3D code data

________________________________________

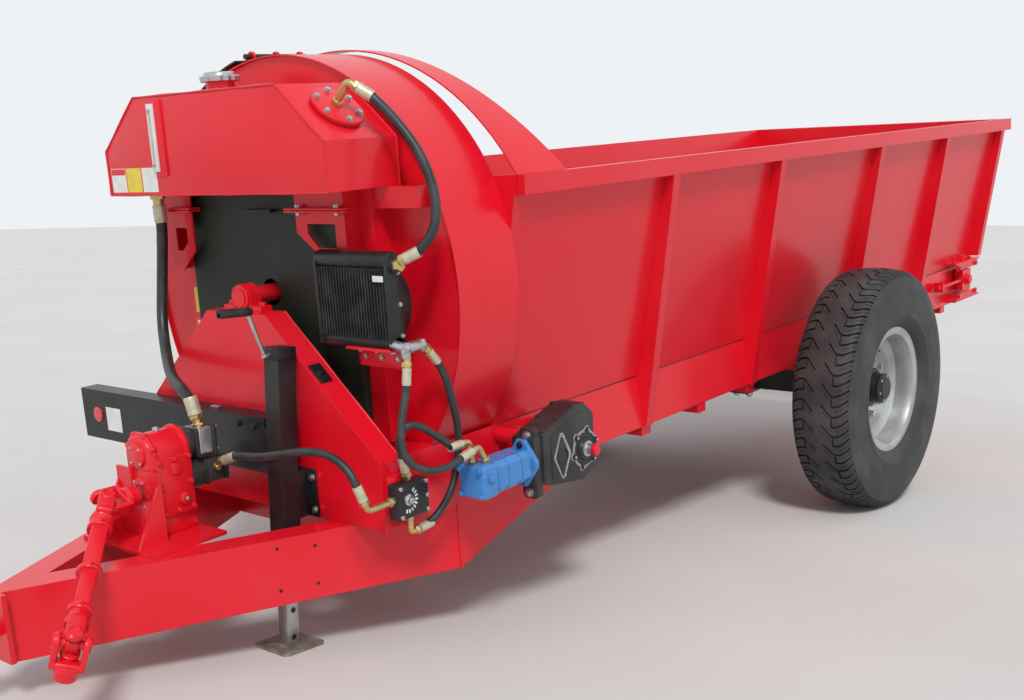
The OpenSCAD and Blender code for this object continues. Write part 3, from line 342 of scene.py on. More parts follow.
def bolt(whole, seat, out, width, paint, washer=True):
    """Hexagon head with a washer, seated on a face and pointing out of it."""
    seat, out = Vector(seat), Vector(out).normalized()
    if washer:
        gather(whole, rod(seat, seat + out * width * 0.14, width * 0.68, 16), paint)
    head = rod(seat + out * width * 0.10, seat + out * width * 0.62, width * 0.56, 6, width * 0.05)
    gather(whole, head, paint)


def on_circle(count, radius, phase=0.0):
    """Evenly spaced places on a circle, as pairs of offsets from its centre."""
    turns = [math.tau * k / count + phase for k in range(count)]
    return [(radius * math.cos(turn), radius * math.sin(turn)) for turn in turns]


rim_profile = [(-0.108, 0.292), (-0.104, 0.2925), (-0.100, 0.289), (-0.100, 0.262), (-0.060, 0.250),
    (0.060, 0.250), (0.100, 0.262), (0.100, 0.289), (0.104, 0.2925), (0.108, 0.292), (0.1085, 0.286),
    (0.106, 0.262), (0.102, 0.254), (0.085, 0.2475), (0.060, 0.244), (-0.060, 0.244), (-0.106, 0.256)]
disc_profile = [(-0.020, 0.060), (-0.020, 0.210), (-0.010, 0.232), (0.012, 0.2445), (0.020, 0.2445),
    (-0.002, 0.226), (-0.010, 0.205), (-0.010, 0.060)]
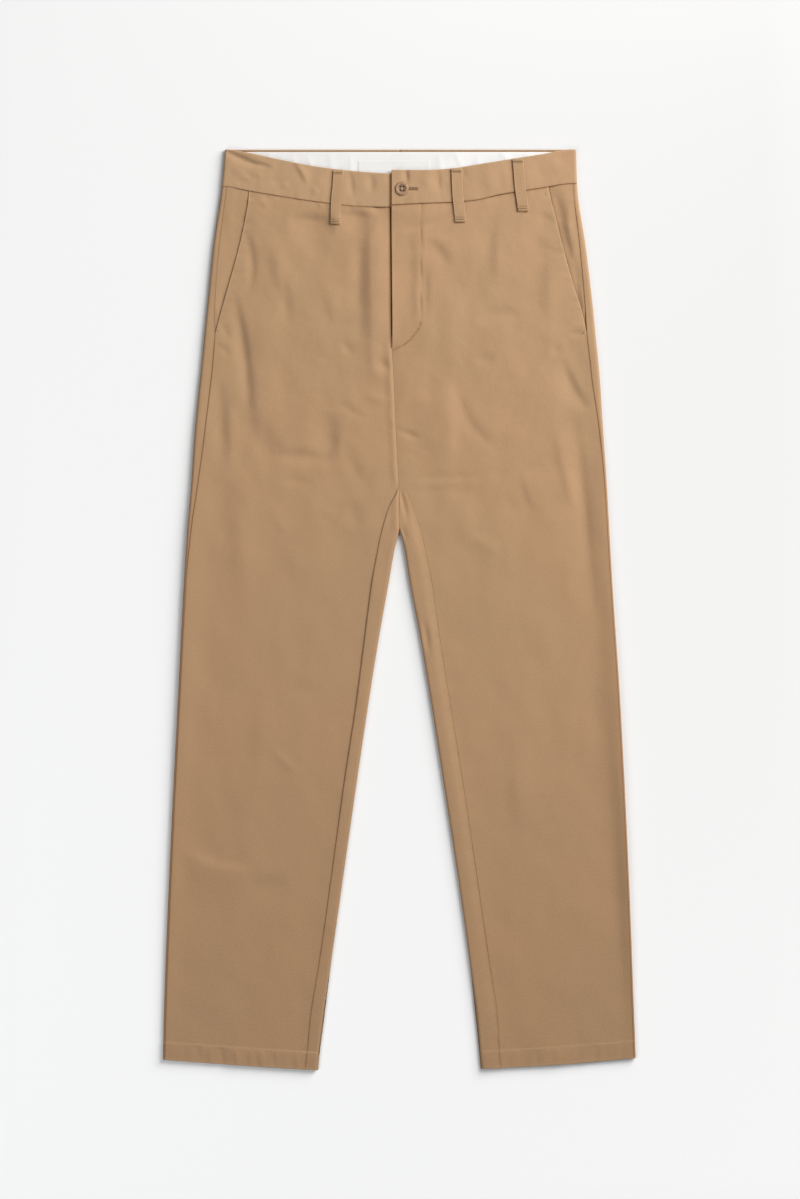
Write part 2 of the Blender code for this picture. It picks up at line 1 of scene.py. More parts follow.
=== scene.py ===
"""Straight-leg cotton chino trousers, laid flat with the front up: the finish of every piece.

Frame: metres, +Z up, +Y towards the waist. Left and right are the wearer's, so the right leg
lies at -X. Cloth is worked out in millimetres: "down" is the distance below the back waist edge
and "x" the distance from the centre line, as a cutter measures a garment on a table.
"""
import math

import bmesh
import bpy
import numpy as np
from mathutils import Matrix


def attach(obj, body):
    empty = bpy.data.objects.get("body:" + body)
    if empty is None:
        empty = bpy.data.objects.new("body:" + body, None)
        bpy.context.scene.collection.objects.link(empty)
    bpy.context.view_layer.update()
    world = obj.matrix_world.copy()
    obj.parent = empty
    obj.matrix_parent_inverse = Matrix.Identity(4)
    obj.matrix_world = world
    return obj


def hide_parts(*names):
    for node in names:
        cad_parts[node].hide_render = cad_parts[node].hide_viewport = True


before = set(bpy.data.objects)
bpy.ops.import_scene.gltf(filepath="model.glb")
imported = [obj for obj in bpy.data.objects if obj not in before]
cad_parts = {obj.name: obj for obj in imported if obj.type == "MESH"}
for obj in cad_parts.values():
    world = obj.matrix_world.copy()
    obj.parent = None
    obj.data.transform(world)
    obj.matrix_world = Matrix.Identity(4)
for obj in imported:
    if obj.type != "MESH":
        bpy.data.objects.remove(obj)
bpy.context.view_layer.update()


# --- Back legs -----------------------------------------------------------------------------
# Each back is one cut piece of cotton twill. It lies on the table, turns up round the outer edge
# to the side seam and, below the fork, round the inner edge to the inseam. The hem is turned up.
MM = 0.001
SIDES = {"right": -1.0, "left": 1.0}
TOTAL_LENGTH = 1104.0
SEAM_GAP = 0.12               # from cloth to cloth at a seam
FAR = 99.0                    # a distance past the reach of every edge and seam
ROLL = 3.0                    # how far in from a folded edge the cloth turns over it
CLOTH_WALL = 0.8
HEM_WALL, HEM_TAPER = 1.5, 2.0
HEM_DEPTH = 21.0
BACK_BAND_DEPTH = 43.0
FORK_DOWN, CORNER_DOWN = 400.6, 402.0
CROTCH_DOWN = 457.0


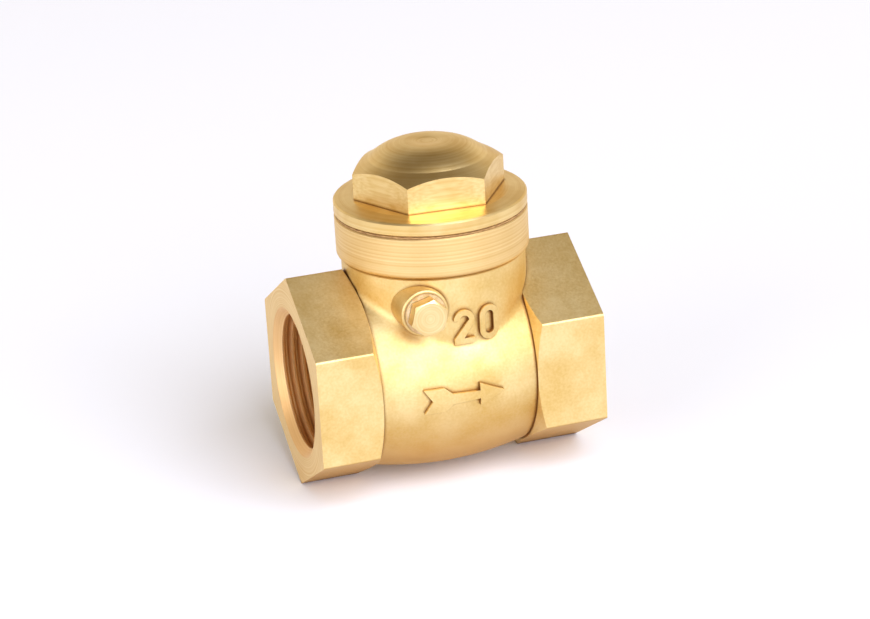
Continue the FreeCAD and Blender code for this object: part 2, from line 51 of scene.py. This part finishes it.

________________________________________

Using the data above, output each line exactly.

* [Solution to the problem]
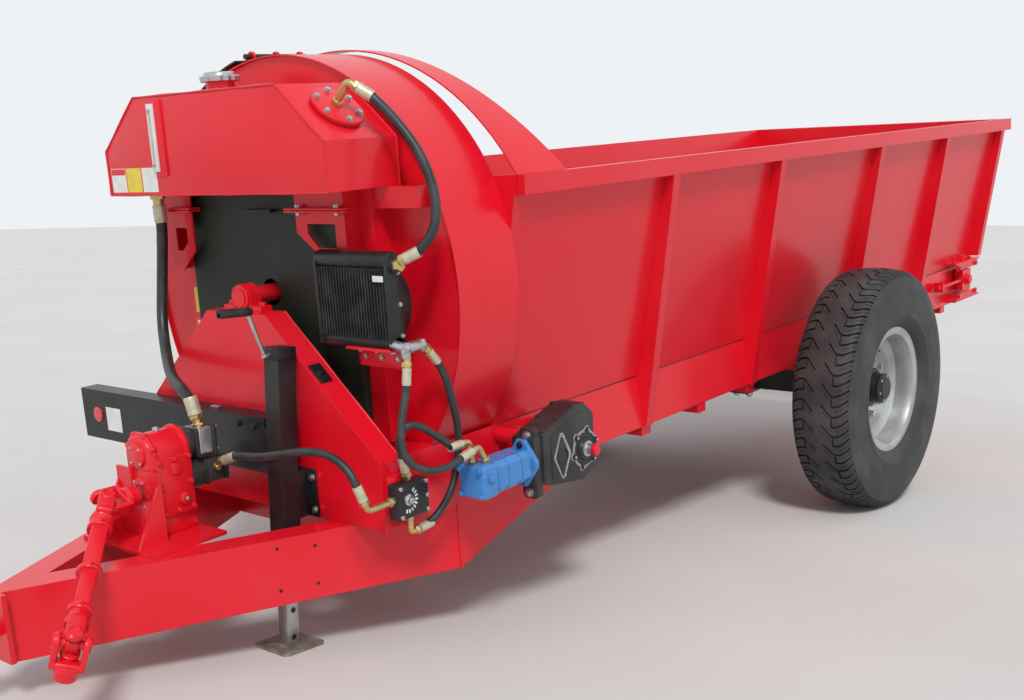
The OpenSCAD and Blender code for this object continues. Write part 3, from line 342 of scene.py on. More parts follow.
def bolt(whole, seat, out, width, paint, washer=True):
    """Hexagon head with a washer, seated on a face and pointing out of it."""
    seat, out = Vector(seat), Vector(out).normalized()
    if washer:
        gather(whole, rod(seat, seat + out * width * 0.14, width * 0.68, 16), paint)
    head = rod(seat + out * width * 0.10, seat + out * width * 0.62, width * 0.56, 6, width * 0.05)
    gather(whole, head, paint)


def on_circle(count, radius, phase=0.0):
    """Evenly spaced places on a circle, as pairs of offsets from its centre."""
    turns = [math.tau * k / count + phase for k in range(count)]
    return [(radius * math.cos(turn), radius * math.sin(turn)) for turn in turns]


rim_profile = [(-0.108, 0.292), (-0.104, 0.2925), (-0.100, 0.289), (-0.100, 0.262), (-0.060, 0.250),
    (0.060, 0.250), (0.100, 0.262), (0.100, 0.289), (0.104, 0.2925), (0.108, 0.292), (0.1085, 0.286),
    (0.106, 0.262), (0.102, 0.254), (0.085, 0.2475), (0.060, 0.244), (-0.060, 0.244), (-0.106, 0.256)]
disc_profile = [(-0.020, 0.060), (-0.020, 0.210), (-0.010, 0.232), (0.012, 0.2445), (0.020, 0.2445),
    (-0.002, 0.226), (-0.010, 0.205), (-0.010, 0.060)]
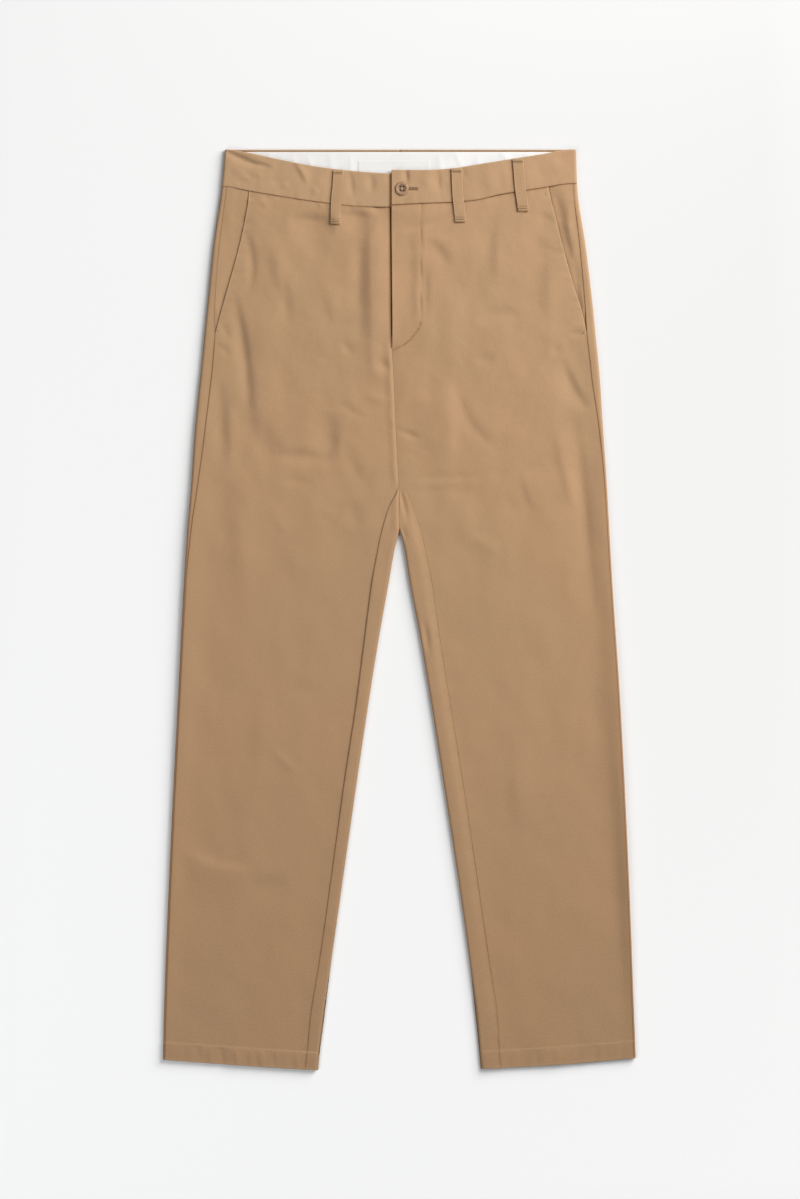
Write part 2 of the Blender code for this picture. It picks up at line 1 of scene.py. More parts follow.
=== scene.py ===
"""Straight-leg cotton chino trousers, laid flat with the front up: the finish of every piece.

Frame: metres, +Z up, +Y towards the waist. Left and right are the wearer's, so the right leg
lies at -X. Cloth is worked out in millimetres: "down" is the distance below the back waist edge
and "x" the distance from the centre line, as a cutter measures a garment on a table.
"""
import math

import bmesh
import bpy
import numpy as np
from mathutils import Matrix


def attach(obj, body):
    empty = bpy.data.objects.get("body:" + body)
    if empty is None:
        empty = bpy.data.objects.new("body:" + body, None)
        bpy.context.scene.collection.objects.link(empty)
    bpy.context.view_layer.update()
    world = obj.matrix_world.copy()
    obj.parent = empty
    obj.matrix_parent_inverse = Matrix.Identity(4)
    obj.matrix_world = world
    return obj


def hide_parts(*names):
    for node in names:
        cad_parts[node].hide_render = cad_parts[node].hide_viewport = True


before = set(bpy.data.objects)
bpy.ops.import_scene.gltf(filepath="model.glb")
imported = [obj for obj in bpy.data.objects if obj not in before]
cad_parts = {obj.name: obj for obj in imported if obj.type == "MESH"}
for obj in cad_parts.values():
    world = obj.matrix_world.copy()
    obj.parent = None
    obj.data.transform(world)
    obj.matrix_world = Matrix.Identity(4)
for obj in imported:
    if obj.type != "MESH":
        bpy.data.objects.remove(obj)
bpy.context.view_layer.update()


# --- Back legs -----------------------------------------------------------------------------
# Each back is one cut piece of cotton twill. It lies on the table, turns up round the outer edge
# to the side seam and, below the fork, round the inner edge to the inseam. The hem is turned up.
MM = 0.001
SIDES = {"right": -1.0, "left": 1.0}
TOTAL_LENGTH = 1104.0
SEAM_GAP = 0.12               # from cloth to cloth at a seam
FAR = 99.0                    # a distance past the reach of every edge and seam
ROLL = 3.0                    # how far in from a folded edge the cloth turns over it
CLOTH_WALL = 0.8
HEM_WALL, HEM_TAPER = 1.5, 2.0
HEM_DEPTH = 21.0
BACK_BAND_DEPTH = 43.0
FORK_DOWN, CORNER_DOWN = 400.6, 402.0
CROTCH_DOWN = 457.0


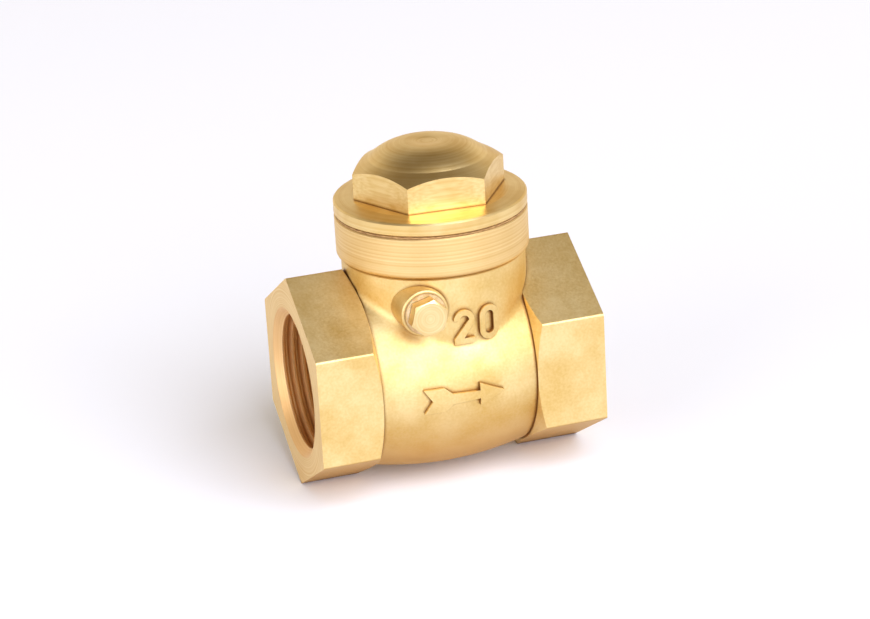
Continue the FreeCAD and Blender code for this object: part 2, from line 51 of scene.py. This part finishes it.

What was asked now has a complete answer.